*Short problem*: Up to and including the line with "from math import", reproduce the listing below exactly, beginning at its first line.

*Information supplied*:
>>>>>
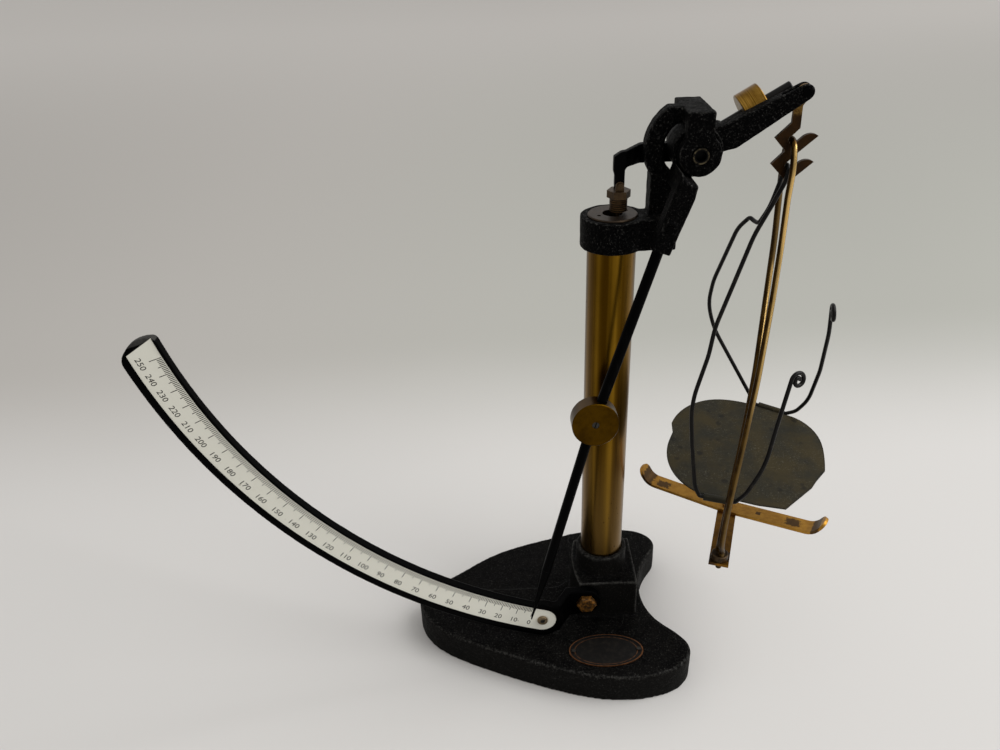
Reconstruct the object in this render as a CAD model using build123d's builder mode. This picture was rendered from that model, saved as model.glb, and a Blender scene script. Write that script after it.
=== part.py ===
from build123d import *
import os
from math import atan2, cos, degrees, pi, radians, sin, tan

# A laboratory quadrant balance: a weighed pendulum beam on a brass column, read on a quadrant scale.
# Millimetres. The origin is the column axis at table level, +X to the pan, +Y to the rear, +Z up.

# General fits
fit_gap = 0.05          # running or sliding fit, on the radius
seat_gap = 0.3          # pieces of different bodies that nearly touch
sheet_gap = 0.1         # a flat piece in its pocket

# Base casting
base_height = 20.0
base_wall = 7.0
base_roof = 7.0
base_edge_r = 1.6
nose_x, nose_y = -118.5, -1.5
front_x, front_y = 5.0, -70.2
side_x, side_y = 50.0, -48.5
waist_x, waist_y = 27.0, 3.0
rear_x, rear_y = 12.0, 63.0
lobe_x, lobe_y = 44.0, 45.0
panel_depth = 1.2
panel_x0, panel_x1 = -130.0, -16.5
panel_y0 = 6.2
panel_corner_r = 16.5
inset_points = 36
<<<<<
*Answer to this exercise*:
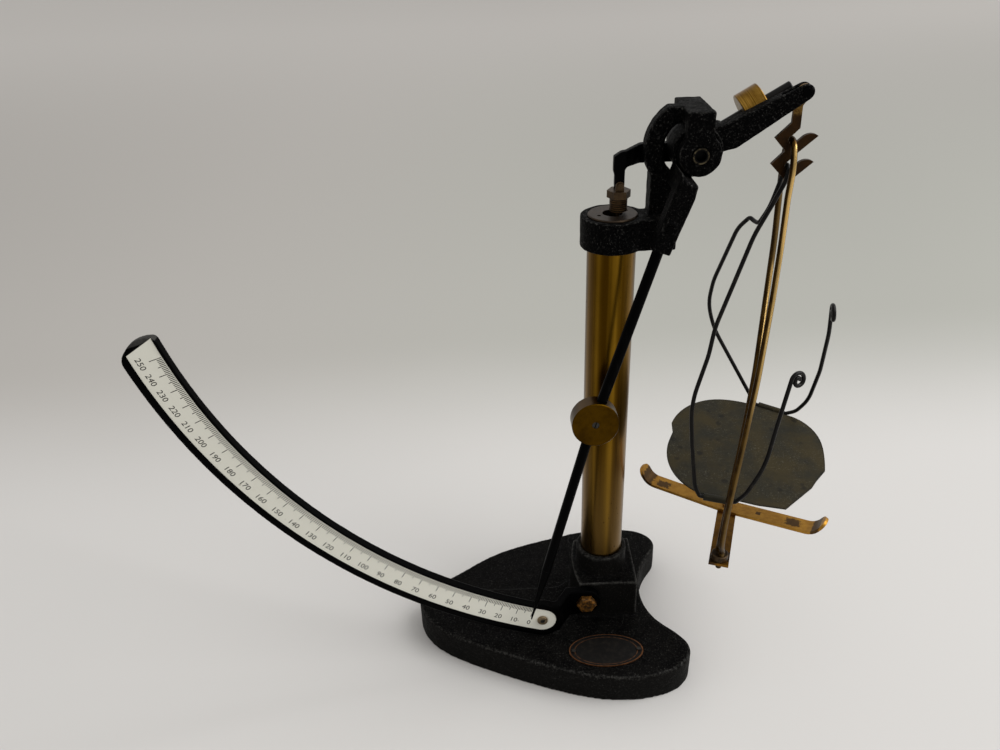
Reconstruct the object in this render as a CAD model using build123d's builder mode. This picture was rendered from that model, saved as model.glb, and a Blender scene script. Write that script after it.
=== part.py ===
from build123d import *
import os
from math import atan2, cos, degrees, pi, radians, sin, tan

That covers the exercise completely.